On the one hand, privacy data is very specific (e.g., “birth date” clearly is personal data, while specifics of financial data typically are open to interpretation and need further judgment). Yet privacy laws do not take into consideration how the ITO processes the data. Most importantly, the question of where data is stored and where it is processed is a source of confusion (e.g., which law applies, how to resolve conflicts between laws of different countries in cross-border data transfer conflicts). As a result, there is a gap between what privacy laws require and what ITOs are able to provide.

Keeping an Eye on the Rest
There are additional legal requirements to comply with, with each receiving varying public attention: 1) encryption laws; 2) laws for protection of critical (information) infrastructure; 3) signature laws; and 4) international prosecution of cybercrimes.
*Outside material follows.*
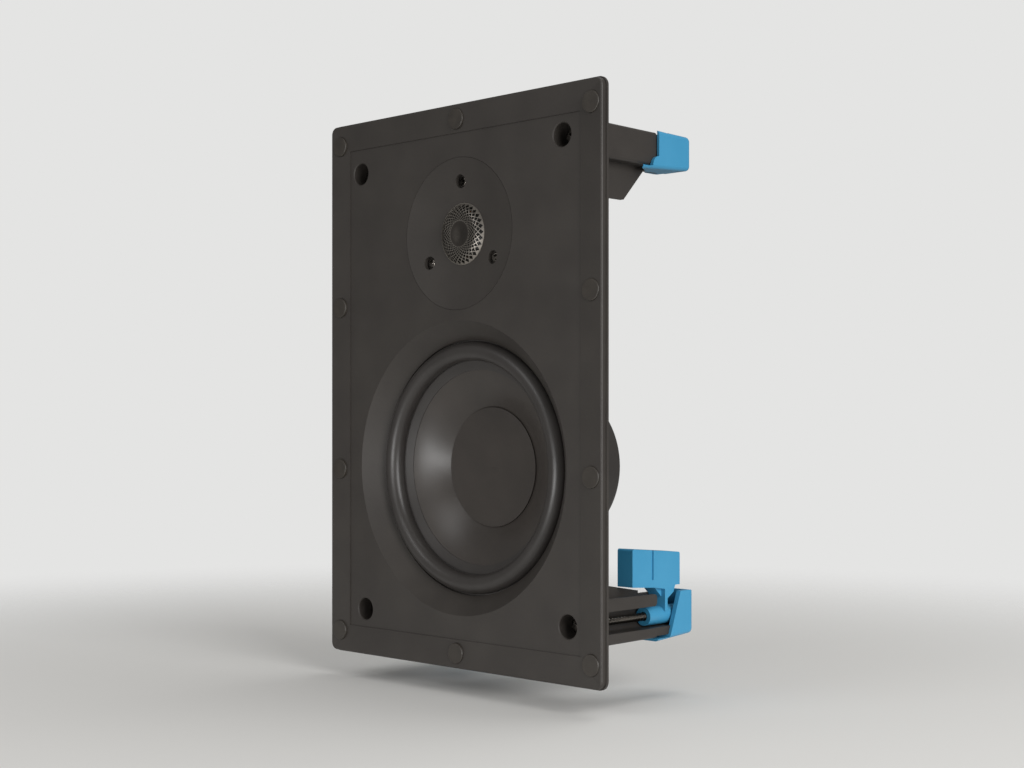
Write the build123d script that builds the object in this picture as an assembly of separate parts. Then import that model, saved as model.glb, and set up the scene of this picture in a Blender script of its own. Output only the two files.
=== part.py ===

Enterprises must broaden their scope when designing strategies for complying with laws, regulations, and guidelines, taking into account various national and international laws and regulations and identifying common requirements.

Bottom Line: When addressing compliance issues, organizations must look beyond the hype of current laws and regulations to address topics such as corporate governance, privacy, encryption laws, signature laws, and critical infrastructure requirements simultaneously. International organizations must understand the legal requirements of various jurisdictions, including the similarities and conflicts among them.

Business Impact: Failure to take a step back and understand legal requirements in a broader context will result in multiple isolated compliance solutions, which will be questioned when conflicts among them become apparent. Lack of understanding regarding the differences in various jurisdictions will result in compliance failures or in overcompliance (i.e., investing more than necessary).